THE AFRICAN ALONE IN LONDON
Philanthropy can do much to turn the thoughts of these young men into loftier channels, but philanthropy should not be left to do this work alone. Surely the Colonial Office, if it has no duty in the matter, at least for its own sake could render some assistance in giving these young students a closer knowledge of the men, the aims and the desires that inspire British Administration. In the whole world there is collectively no finer group of officials than those in the service of Downing Street; some seem to think they too closely resemble highly-specialized machinery; some of us know otherwise; some of us know that behind the official mask there are men whose hearts and consciences pulsate with lofty principle and humanitarian sentiment. Yet between this wealth of goodwill and experience, and the African youth amongst us, a great gulf is fixed; there is no medium of friendly intercourse between these noble-minded officials and ex-officials of the Government and the young Africans who are being trained to mould the character of their compatriots and of public opinion in Britain across the seas.

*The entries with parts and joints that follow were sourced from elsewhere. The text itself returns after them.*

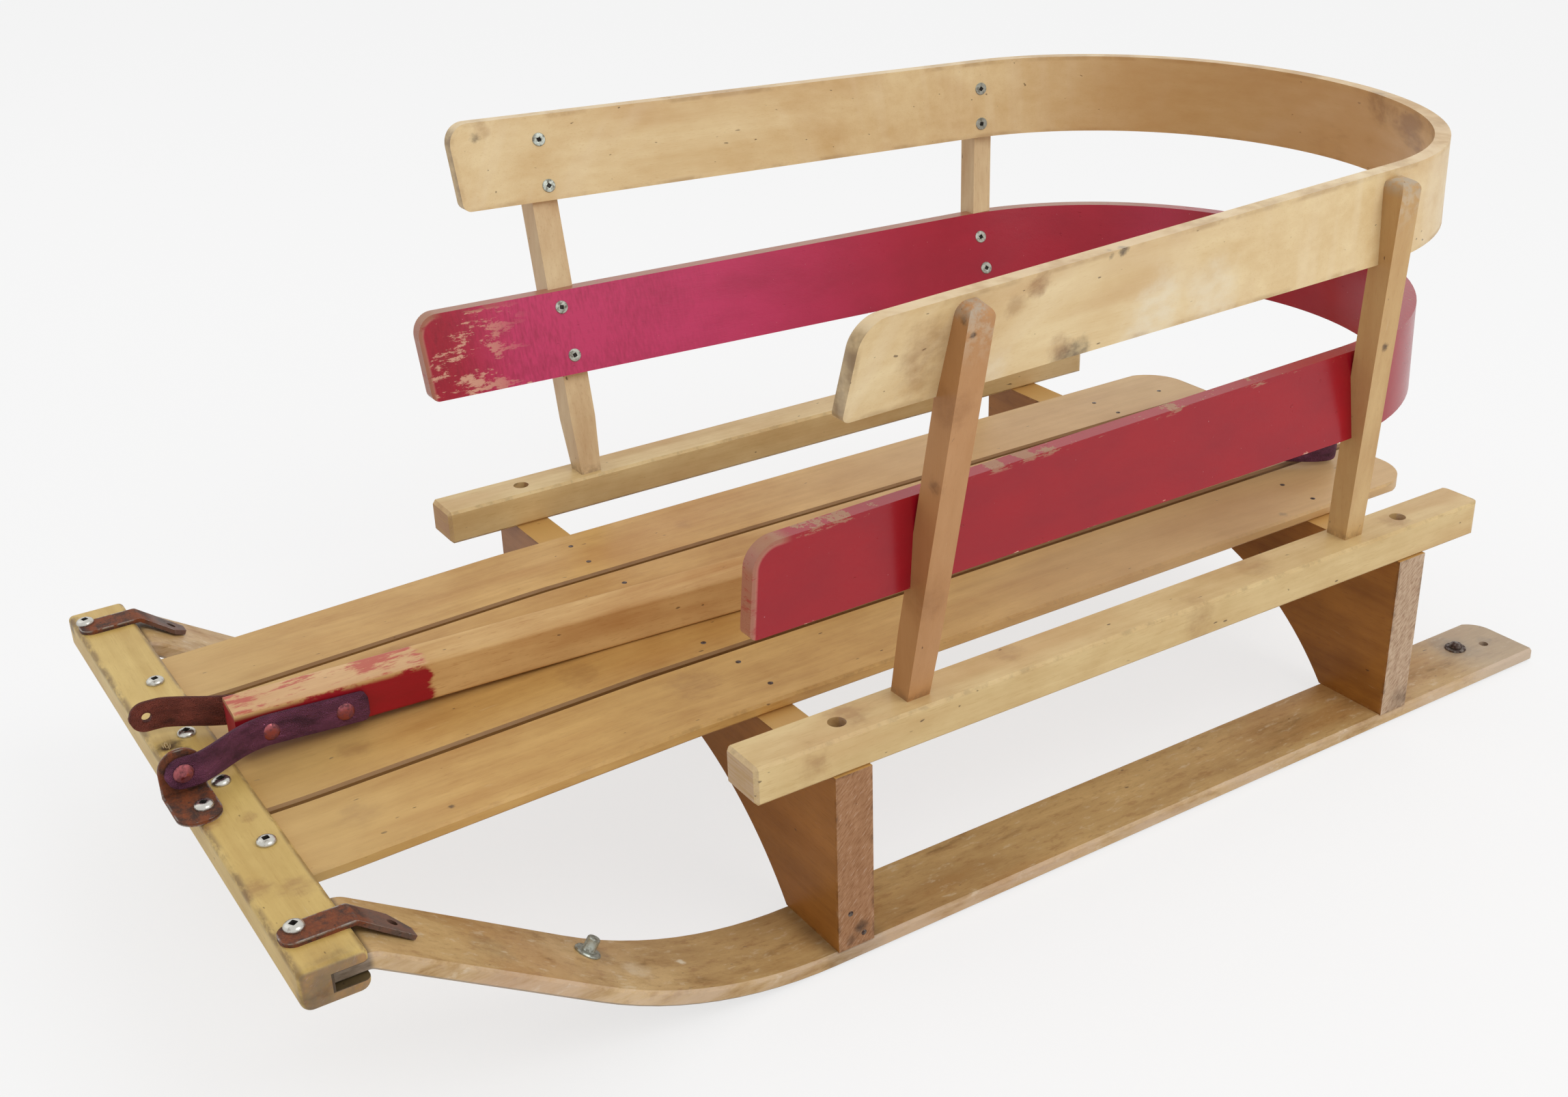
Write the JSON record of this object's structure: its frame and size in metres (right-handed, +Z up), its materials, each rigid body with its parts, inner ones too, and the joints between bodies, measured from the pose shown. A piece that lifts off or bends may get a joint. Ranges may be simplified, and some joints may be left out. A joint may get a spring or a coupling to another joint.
{
  "type": "wooden child's snow sled",
  "caption": "Wooden snow sled for a small child: bent runners, slatted deck, two bent hoops round the seat and a folding pull pole on a leather hinge.",
  "frame": {"origin": "on the ground under the middle of the sled's length and width, where the runners rest", "axes": "+Z up, forward is -Y, +X is the sled's left side"},
  "size_m": [0.413, 0.7174, 0.308],
  "materials": {
    "runner_wood": "worn varnish",
    "deck_wood": "worn varnish",
    "bolster_wood": "varnish",
    "rail_wood": "worn varnish",
    "stake_wood": "varnish",
    "hoop_wood": "varnish",
    "red_paint": "gloss paint",
    "bar_wood": "worn varnish",
    "rusty_steel": "rusted",
    "pole_wood": "bare, with red paint at its front end",
    "leather": "worn leather"
  },
  "bodies": {
    "sled": {"nose_bar": "bar_wood", "bolster_front": "bolster_wood", "bolster_rear": "bolster_wood", "slat_1": "deck_wood", "slat_2": "deck_wood", "slat_3": "deck_wood", "slat_4": "deck_wood", "hoop_upper": "hoop_wood", "hoop_lower": "red_paint", "runner_left": "runner_wood", "rail_left": "rail_wood", "stake_front_left": "stake_wood", "stake_rear_left": "stake_wood", "bracket_left": "rusty_steel", "runner_right": "runner_wood", "rail_right": "rail_wood", "stake_front_right": "stake_wood", "stake_rear_right": "stake_wood", "bracket_right": "rusty_steel", "tow_tab": "rusty_steel", "pivot_rivet": "rusty_steel"},
    "pole": {"pull_pole": "pole_wood", "strap_left": "leather", "strap_right": "leather", "hand_loop": "leather"}
  },
  "joints": [
    {"name": "pole_swing", "type": "hinge", "parent": "sled", "child": "pole", "pos_m": [0.03651, -0.34925, 0.1162], "axis": [1, 0, 0], "range_deg": [0, 189]}
  ]
}
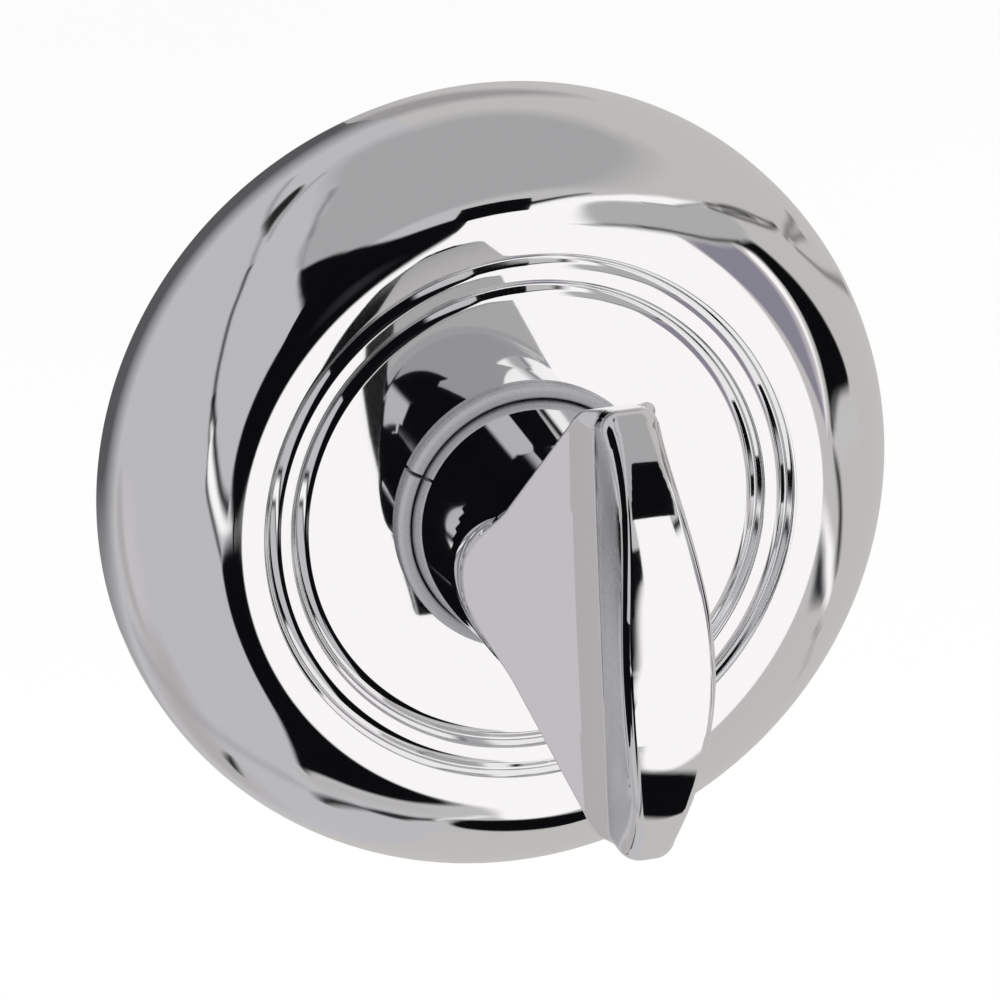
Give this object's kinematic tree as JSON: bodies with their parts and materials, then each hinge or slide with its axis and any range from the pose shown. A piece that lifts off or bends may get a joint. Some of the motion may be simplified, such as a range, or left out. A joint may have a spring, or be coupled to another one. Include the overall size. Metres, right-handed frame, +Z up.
{
  "type": "bathroom thumb turn lock",
  "caption": "Round domed rose with a fan-shaped thumb turn on a square spindle, for working a bathroom door's mortice lock from inside.",
  "frame": {"origin": "on the turn's axis in the door face, which is the flat back of the base plate", "axes": "Y is the turn's axis, with the thumb turn towards -Y and the spindle towards +Y, into the door; +Z is up, along the blade at rest; +X is to the right seen from the front"},
  "size_m": [0.052, 0.0841, 0.052],
  "materials": {
    "polished_chrome": "mirror-polished chrome plate on pressed brass",
    "chrome_casting": "mirror-polished chrome plate on a zinc casting",
    "grey_nylon": "pale grey moulded nylon, satin",
    "zinc_casting": "bare zinc die casting, dull",
    "spring_steel": "plain spring steel, satin",
    "black_spring_steel": "phosphated spring steel, dark",
    "plated_steel": "bright zinc-plated steel",
    "white_acetal": "natural white acetal, satin",
    "black_nylon": "black moulded nylon, satin",
    "screw_steel": "zinc-plated steel, cross recess"
  },
  "bodies": {
    "rose": {"cover_rose": "polished_chrome", "neck_bush": "grey_nylon", "base_plate": "zinc_casting", "cover_snap_ring": "spring_steel", "bearing_bush": "white_acetal", "wood_screws": "screw_steel"},
    "turn": {"thumb_turn": "chrome_casting", "thrust_washer": "plated_steel", "backing_washer": "plated_steel", "wave_washer": "spring_steel", "circlip": "black_spring_steel", "spindle": "plated_steel", "spindle_roll_pin": "spring_steel", "spindle_sleeve": "black_nylon"}
  },
  "joints": [
    {"name": "turn", "type": "hinge", "parent": "rose", "child": "turn", "pos_m": [0, 0, 0], "axis": [0, 1, 0], "range_deg": [0, 90]}
  ]
}
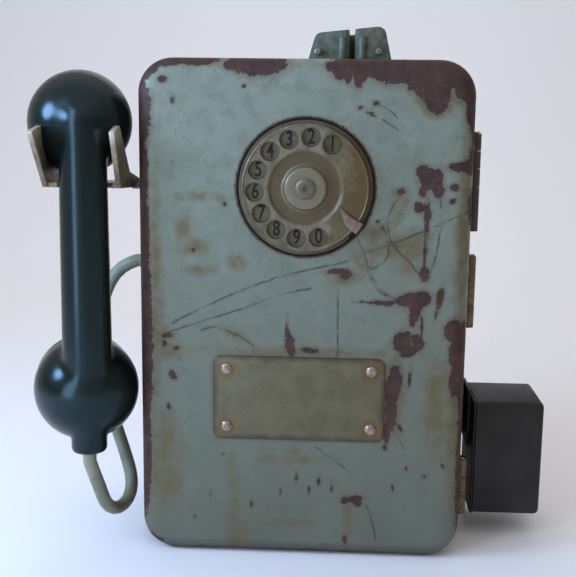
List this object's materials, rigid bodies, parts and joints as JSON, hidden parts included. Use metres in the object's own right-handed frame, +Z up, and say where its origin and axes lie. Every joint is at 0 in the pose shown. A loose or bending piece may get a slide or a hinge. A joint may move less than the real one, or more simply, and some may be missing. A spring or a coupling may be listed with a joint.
{
  "type": "payphone",
  "caption": "Metal payphone with a rotary dial, a hinged front, a coin slot on top, a handset in a sprung fork cradle and a small side box.",
  "frame": {"origin": "centre of the flat underside of the rear case, where the payphone stands on the table", "axes": "+Z up, +X to the right seen from the front, -Y out of the front towards the user"},
  "size_m": [0.3269, 0.1659, 0.3293],
  "materials": {
    "case_paint": "worn grey-green enamel",
    "door_paint": "worn grey-green enamel, chipped to a red-brown primer",
    "dark_paint": "matte dark brown enamel",
    "steel": "plain steel",
    "zinc": "zinc plated sheet",
    "fork_steel": "tarnished and lightly rusted steel",
    "bare_hinge": "paint worn off",
    "iron": "blackened iron",
    "brass": "aged brass",
    "pewter": "aged grey-olive die casting",
    "winding": "lacquered wire on a spool",
    "bakelite": "polished black-green phenolic",
    "black_plastic": "moulded cover",
    "brown_plastic": "brown phenolic",
    "cord_rubber": "grey-green sheath"
  },
  "bodies": {
    "casing": {"rear_case": "case_paint", "upper_hinge_case_leaf": "case_paint", "upper_hinge_pin": "steel", "middle_hinge_case_leaf": "bare_hinge", "middle_hinge_pin": "steel", "lower_hinge_case_leaf": "case_paint", "lower_hinge_pin": "steel", "coin_entry_plate": "case_paint", "coin_entry_block": "case_paint", "coin_channel": "zinc", "gate_pin": "steel", "coin_magnet_yoke": "iron", "coin_magnet_coil": "winding", "chassis_plate": "zinc", "transformer_core": "iron", "transformer_coil": "winding", "condenser": "zinc", "relay": "black_plastic", "terminal_strip": "brown_plastic", "cash_box": "zinc", "lever_shelf": "zinc", "lever_pin": "steel", "lever_spring": "steel", "hook_switch": "brown_plastic", "cord_bushing": "cord_rubber", "handset_cord": "cord_rubber", "side_box_base": "dark_paint", "side_box_cover": "dark_paint", "box_bracket": "iron", "lock_barrel": "steel", "lock_cam": "steel"},
    "door": {"front_door": "door_paint", "upper_hinge_door_leaf": "door_paint", "middle_hinge_door_leaf": "door_paint", "lower_hinge_door_leaf": "door_paint", "nameplate": "pewter", "door_catch": "zinc", "number_plate": "pewter", "finger_stop": "steel", "dial_base": "zinc", "dial_bridge": "brass", "governor_cup": "brass", "dial_spring": "steel", "pulse_contacts": "brown_plastic"},
    "dial": {"finger_wheel": "pewter", "centre_screw": "pewter", "dial_shaft": "steel", "main_gear": "brass"},
    "pulse_spindle": {"pinion_spindle": "steel", "second_gear": "brass"},
    "governor": {"governor_spindle": "steel", "governor_arm": "brass"},
    "hook": {"hook_lever": "fork_steel"},
    "handset": {"handset_shell": "bakelite", "ear_cap": "bakelite", "mouth_cap": "bakelite", "receiver_capsule": "zinc", "microphone_capsule": "zinc"},
    "gate": {"coin_gate": "zinc"}
  },
  "joints": [
    {"name": "door_hinge", "type": "hinge", "parent": "casing", "child": "door", "pos_m": [0.1043, -0.04815, 0.16], "axis": [0, 0, 1], "range_deg": [0, 95]},
    {"name": "dial_turn", "type": "hinge", "parent": "door", "child": "dial", "pos_m": [0.001, -0.0841, 0.2323], "axis": [0, 1, 0], "range_deg": [0, 303], "stiffness_Nm_per_rad": 0.02, "springref_deg": -34.38},
    {"name": "pulse_turn", "type": "hinge", "parent": "door", "child": "pulse_spindle", "pos_m": [-0.02194, -0.0841, 0.21624], "axis": [0, 1, 0], "range_deg": [-1215, 0]},
    {"name": "governor_turn", "type": "hinge", "parent": "door", "child": "governor", "pos_m": [-0.00817, -0.0841, 0.2066], "axis": [0, 1, 0], "range_deg": [0, 3645]},
    {"name": "handset_lift", "type": "slide", "parent": "casing", "child": "handset", "axis": [0, 0, 1], "range_m": [0, 0.06]},
    {"name": "hook_swing", "type": "hinge", "parent": "casing", "child": "hook", "pos_m": [-0.06, -0.0341, 0.2291], "axis": [0, 1, 0], "range_deg": [0, 6], "stiffness_Nm_per_rad": 0.5, "springref_deg": 17.19, "deforming": ["lever_spring"]},
    {"name": "gate_swing", "type": "hinge", "parent": "casing", "child": "gate", "pos_m": [0.036, -0.0198, 0.1962], "axis": [0, -1, 0], "range_deg": [0, 11], "stiffness_Nm_per_rad": 0.004, "springref_deg": -17.19}
  ],
  "couplings": [
    {"joint": "pulse_turn", "follows": "dial_turn", "ratio": -4},
    {"joint": "governor_turn", "follows": "dial_turn", "ratio": 12},
    {"joint": "hook_swing", "follows": "handset_lift", "rad_per_m": 1.745}
  ]
}
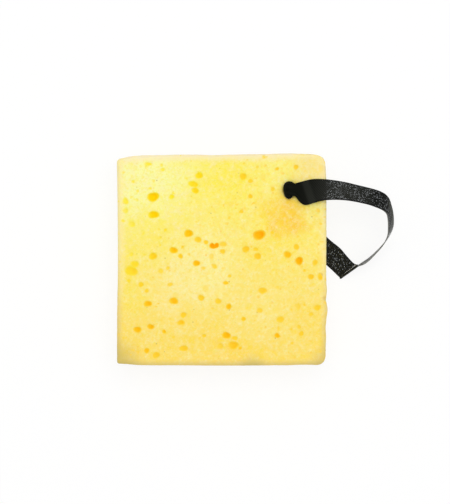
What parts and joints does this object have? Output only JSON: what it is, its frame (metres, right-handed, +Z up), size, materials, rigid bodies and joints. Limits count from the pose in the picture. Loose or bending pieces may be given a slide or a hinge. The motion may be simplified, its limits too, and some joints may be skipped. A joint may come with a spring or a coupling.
{
  "type": "bath sponge",
  "caption": "Square slab of open-celled foam with large pores and a flat black ribbon loop through a hole near one corner.",
  "frame": {"origin": "middle of the slab's lower large face, which it rests on", "axes": "+X along the slab's width towards the ribbon loop, +Y along its length towards the hole's end, +Z up through its thickness"},
  "size_m": [0.1268, 0.096, 0.034],
  "materials": {
    "foam": "open-celled polyurethane foam, matt and slightly translucent, pale lemon to warm yellow with orange-yellow pores",
    "ribbon": "black woven ribbon with a low sheen"
  },
  "bodies": {
    "root": {"foam_block": "foam", "ribbon_loop": "ribbon"}
  },
  "joints": []
}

John Bull must wake up to the existence and the needs of these children, must realize that their education, whether in the colony or in the Mother Country, is of supreme importance, and that the friendly and wise oversight of their education is an Imperial responsibility of the highest order. It is more, for all nations have looked to us in the past for the solution of these problems, and upon such facts—rather than upon a colossal navy—rests the real strength of Great Britain.
VI
JUSTICE AND THE AFRICAN
The Powers of Europe—and Great Britain in particular—boast of the “justice” with which they treat native races. Happily the native tribes, as a whole, fully share this complacent belief in European rule, and this no doubt arises from the fact that before the Powers of Europe divided Central Africa between them, justice, as compared with might, had but a small place.
This belief, however, is perceptibly passing away, and in many of the West African colonies the natives are not now prepared to accept, without question, the acts of European administration. To such an extent has this feeling grown within recent years that administrative action sincerely taken in the best interests of the natives is frequently assailed.